In a comment on that Ars post, Matt Kain, developer of Adult Swim Games’ Fist Puncher, noted that they had received the same “retired” notice from WBD. “When we requested that Warner Bros simply transfer the game over to our studio’s Steam publisher account so that the game could stay active, they said no. The transfer process literally takes a minute to initiate (look up “Transferring Applications” in the Steamworks documentation), but their rep claimed they have simply made the universal decision not to transfer the games to the original creators,” Kain wrote.
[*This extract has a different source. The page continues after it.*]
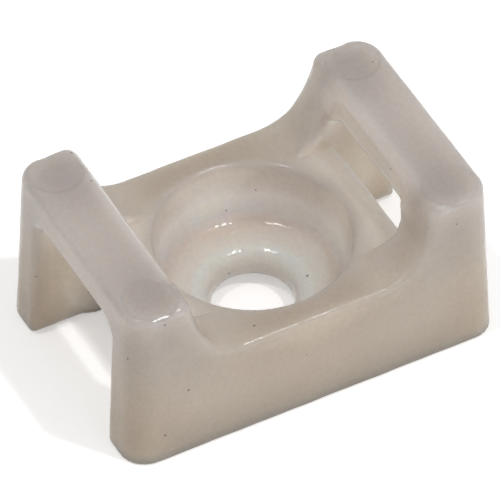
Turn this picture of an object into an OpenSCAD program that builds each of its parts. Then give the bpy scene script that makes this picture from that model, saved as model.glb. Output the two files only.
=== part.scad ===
// Screw-on cable tie mount, moulded in one piece.
// The tie lies along X, over the plate and under both end bars. The bundle lies
// along Y in the cradle between the bars, and one screw goes down the middle.
// The origin is on the base, at the axis of the screw hole, with +Z up.

/* [Body] */
// Length of the base, along the tie
base_length = 15; // [14:0.1:18]
// Width of the base, along the bundle
base_width = 9.8; // [9.4:0.1:12]
// Height from the base to the tops of the end bars
body_height = 7; // [6.6:0.1:8.4]
// Draft of the outer faces, in degrees
draft_angle = 2; // [0:0.1:3]
// Radius of the upright corners, at the base
corner_radius = 1; // [0.7:0.05:1.2]
// Radius of the edges round the tops of the end bars
edge_radius = 0.3; // [0.1:0.05:0.4]

/* [Cradle] */
// Height of the plate that the tie lies on
plate_height = 4.1; // [3.6:0.1:4.6]
// Distance between the inner faces of the end bars
bar_spacing = 9.64; // [9.2:0.02:9.8]
// Radius of the curved seats at the ends of the plate
cradle_radius = 5; // [4.95:0.05:6]
// Height where the seats run out into the inner faces of the bars
seat_top = 6.25; // [6:0.05:6.3]
// Radius of the fillets between the plate and the seats
seat_fillet = 0.5; // [0.1:0.1:0.8]

/* [Tie passage] */
// Width of the passage between the side walls
passage_width = 5.5; // [4.6:0.1:5.9]
// Height of the passage between the plate and an end bar
passage_height = 1.45; // [0.9:0.05:1.6]
// Length of the plate, to the drops under the end bars
plate_length = 9.6; // [9:0.05:9.8]
// Rise of the middle's underside above the feet of the side walls
underside_rise = 0.5; // [0.2:0.05:0.6]

/* [Screw dish] */
// Diameter of the dish at the plate
dish_diameter = 7.3; // [6.8:0.05:7.6]
// Diameter of the screw's seat, at the foot of the dish's wall
seat_diameter = 6.6; // [5.8:0.05:6.7]
// Height of the seat at its outer edge
seat_height = 1.7; // [1.6:0.05:2.2]
// Fall of the seat from its outer edge to the screw hole
seat_fall = 0.3; // [0.1:0.05:0.5]
// Diameter of the screw hole
hole_diameter = 3; // [2.4:0.05:3.4]
// Radius of the edges round the dish and the hole
dish_edge_radius = 0.15; // [0.05:0.01:0.18]
// Radius of the fillet between the seat and the dish's wall
dish_fillet = 0.35; // [0.1:0.05:0.5]

/* [Ejector marks] */
// Diameter of the round marks that the ejector pins leave on the bars
mark_diameter = 2; // [1.5:0.05:2.2]
// Distance of a mark's centre from the end of its bar
mark_margin = 1.05; // [0.9:0.05:1.6]
// Depth of the marks
mark_depth = 0.05; // [0.02:0.01:0.12]

/* [Hidden] */
nylon = [0.7, 0.66, 0.62];
// How far a cutter runs past the surface that it cuts
past = 1;
$fn = 96;

// Height where the rounding of a bar's top edge starts
shoulder_z = body_height - edge_radius;
// Height of the axis of the curved seats
cradle_axis_z = seat_top + sqrt(pow(cradle_radius, 2) - pow(bar_spacing / 2, 2));

// Horizontal inset of a drafted face at height z
function inset(z) = z * tan(draft_angle);
function unit(v) = v / norm(v);

// Sliver between a corner, with faces along a and b, and its rounding
module corner_sliver(corner, a, b, radius) {
    half_angle = acos(unit(a) * unit(b)) / 2;
    reach = radius / tan(half_angle);
    centre = corner + unit(unit(a) + unit(b)) * radius / sin(half_angle);
    difference() {
        polygon([corner, corner + reach * unit(a), centre, corner + reach * unit(b)]);
        translate(centre)
            circle(r = radius);
    }
}

// One half of an upright section: a drafted side that stands at x = foot on
// the base, with its top edge rounded, closed along x = 0
module half_section(foot) {
    round_x = foot - inset(shoulder_z) - edge_radius / cos(draft_angle);
    tangent = edge_radius * [cos(draft_angle), sin(draft_angle)];
    polygon([
        [0, 0],
        [foot, 0],
        [round_x, shoulder_z] + tangent,
        [round_x, body_height],
        [0, body_height]
    ]);
    translate([round_x, shoulder_z])
        circle(r = edge_radius);
}

module full_section(foot) {
    half_section(foot);
    mirror([1, 0])
        half_section(foot);
}

// Block with drafted sides, round upright corners and a rounded top edge
module moulded_block() {
    straight_x = base_length / 2 - corner_radius;
    straight_y = base_width / 2 - corner_radius;
    rotate([90, 0, 0])
        linear_extrude(2 * straight_y, center = true)
            full_section(base_length / 2);
    rotate([90, 0, 90])
        linear_extrude(2 * straight_x, center = true)
            full_section(base_width / 2);
    for (mx = [0, 1], my = [0, 1])
        mirror([mx, 0, 0])
            mirror([0, my, 0])
                translate([straight_x, straight_y, 0])
                    rotate_extrude(angle = 90)
                        half_section(corner_radius);
}

// Solid between the plate, a seat and the fillet that joins them, in section
module seat_fillet_section() {
    drop = cradle_axis_z - plate_height - seat_fillet;
    centre = [sqrt(pow(cradle_radius - seat_fillet, 2) - pow(drop, 2)), plate_height + seat_fillet];
    axis = [0, cradle_axis_z];
    difference() {
        polygon([
            centre,
            [centre.x, plate_height - past],
            [cradle_radius, plate_height - past],
            axis + (cradle_radius + past) * unit(centre - axis)
        ]);
        translate(centre)
            circle(r = seat_fillet);
    }
}

// Space for the bundle, right across the part: the curved seats, cut off by
// the flat plate and by the inner faces of the bars
module cradle() {
    bar_edge = [bar_spacing / 2, body_height];
    rotate([90, 0, 0])
        linear_extrude(base_width + 2 * past, center = true) {
            difference() {
                intersection() {
                    translate([0, cradle_axis_z])
                        circle(r = cradle_radius);
                    translate([-bar_spacing / 2, plate_height])
                        square([bar_spacing, body_height]);
                }
                for (side = [0, 1])
                    mirror([side, 0])
                        seat_fillet_section();
            }
            for (side = [0, 1])
                mirror([side, 0])
                    corner_sliver(bar_edge, [0, -1], [1, 0], edge_radius);
        }
}

// Space for the tie: over the plate, under both bars and down at each end,
// with a shallow relief under the middle, so that the side walls are the feet
module tie_passage() {
    rotate([90, 0, 0])
        linear_extrude(passage_width, center = true) {
            translate([-bar_spacing / 2, plate_height])
                square([bar_spacing, body_height]);
            translate([-base_length / 2 - past, plate_height])
                square([base_length + 2 * past, passage_height]);
            translate([-base_length / 2 - past, -past])
                square([base_length + 2 * past, underside_rise + past]);
            for (side = [0, 1])
                mirror([side, 0])
                    translate([plate_length / 2, 0])
                        square([base_length, plate_height + passage_height]);
        }
}

// Dish for the screw's head, with a seat that falls a little to the hole
module screw_dish() {
    rim = [dish_diameter / 2, plate_height];
    seat = [seat_diameter / 2, seat_height];
    throat = [hole_diameter / 2, seat_height - seat_fall];
    rotate_extrude() {
        difference() {
            polygon([
                [0, -past],
                [throat.x, -past],
                throat,
                seat,
                rim,
                [rim.x, body_height + past],
                [0, body_height + past]
            ]);
            corner_sliver(seat, throat - seat, rim - seat, dish_fillet);
        }
        corner_sliver(rim, seat - rim, [1, 0], dish_edge_radius);
        corner_sliver(throat, seat - throat, [0, -1], dish_edge_radius);
    }
}

// Round marks that the ejector pins leave near the ends of both bars
module ejector_marks() {
    bar_outer = base_length / 2 - inset(body_height);
    mark_x = (bar_outer + bar_spacing / 2) / 2;
    mark_y = base_width / 2 - inset(body_height) - mark_margin;
    for (sx = [-1, 1], sy = [-1, 1])
        translate([sx * mark_x, sy * mark_y, body_height - mark_depth])
            cylinder(d = mark_diameter, h = past);
}

module tie_mount() {
    color(nylon)
        difference() {
            moulded_block();
            cradle();
            tie_passage();
            screw_dish();
            ejector_marks();
        }
}

tie_mount();
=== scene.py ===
"""Looks for the cable tie mount: one piece moulded in natural nylon, on a pale floor."""

import math

import bpy
import numpy as np
from mathutils import Matrix, Vector


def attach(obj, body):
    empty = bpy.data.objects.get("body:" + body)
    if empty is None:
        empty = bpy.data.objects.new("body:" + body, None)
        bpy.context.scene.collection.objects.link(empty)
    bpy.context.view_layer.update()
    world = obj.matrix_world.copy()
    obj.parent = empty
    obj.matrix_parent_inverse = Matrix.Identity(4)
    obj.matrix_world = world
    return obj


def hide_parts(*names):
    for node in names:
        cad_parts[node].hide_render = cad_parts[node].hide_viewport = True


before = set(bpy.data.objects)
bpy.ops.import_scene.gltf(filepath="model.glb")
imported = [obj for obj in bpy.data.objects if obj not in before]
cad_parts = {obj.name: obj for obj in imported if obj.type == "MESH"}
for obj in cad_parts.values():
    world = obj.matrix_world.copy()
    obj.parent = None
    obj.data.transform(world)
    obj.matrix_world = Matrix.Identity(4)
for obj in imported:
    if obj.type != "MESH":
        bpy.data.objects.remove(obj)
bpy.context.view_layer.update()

# Sizes in mm, as in the CAD source; z is up from the base
LENGTH = 15.0
WIDTH = 9.8
HEIGHT = 7.0
DRAFT = math.radians(2)
CORNER = 1.0
PLATE = 4.1
BAR_SPACING = 9.64
CRADLE_R = 5.0
SEAT_TOP = 6.25
CRADLE_Z = SEAT_TOP + math.sqrt(CRADLE_R**2 - (BAR_SPACING / 2) ** 2)
PASSAGE_W = 5.5
PASSAGE_H = 1.45
PLATE_LENGTH = 9.6
UNDERSIDE = 0.5
RIM_R = 3.65
SEAT_R = 3.3
SEAT_Z = 1.7
SEAT_FALL = 0.3
HOLE_R = 1.5
MARK_R = 1.0
MARK_MARGIN = 1.05
MARK_X = (LENGTH / 2 - HEIGHT * math.tan(DRAFT) + BAR_SPACING / 2) / 2
MARK_Y = WIDTH / 2 - HEIGHT * math.tan(DRAFT) - MARK_MARGIN
MARK_DEPTH = 0.05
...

This led to all kinds of speculation as to why WBD was going down this road. It was an obvious PR nightmare, telling those who bought published products from WBD that some or all of their stuff was just gone. Some speculated that this was being done as some kind of tax write-off strategy. Others suggested it was just that the company didn’t want the headache of figuring out the sales taxes on these titles anymore and just wanted it all to go away.

Either way, thanks to the public pressure and the reporting done on the subject, it appears that WBD has relented and will, in fact, transfer the games to the developer accounts on these storefronts.

Late last week, one of the Adult Swim Games creators impacted by Warner Bros. Discovery’s (WBD) seeming shutdown posted on X (formerly Twitter) that he received an email from Warner Bros. indicating that his Duck Game was “safe.” “[T]he game is being returned to corptron along with [its] store pages on all platforms,” Landon wrote. The same went for Owen Deery, whose notice from WBD about his game Small Radios Big Televisions brought attention to the media conglomerate’s actions and who posted that his game, too, will have its ownership and store listings returned to him.

As noted by PC Gamer, the 60-day timeline originally provided to developers for their games to be delisted has passed, and yet most of the Adult Swim Games titles are still up.

And so, for now, it seems that WBD is going through the transfer process for these games. We don’t have confirmation it is doing so for all the games in question, but it would be sort of insane if the company were picking and choosing which games to transfer and which not to.

But it’s hard for this to make anyone feel like their purchased content is safe, no? If that content lived at the pleasure of WBD’s whims, which, as we just saw, can change on a dime, what prevents the company from making anti-customer decisions with other content in the future?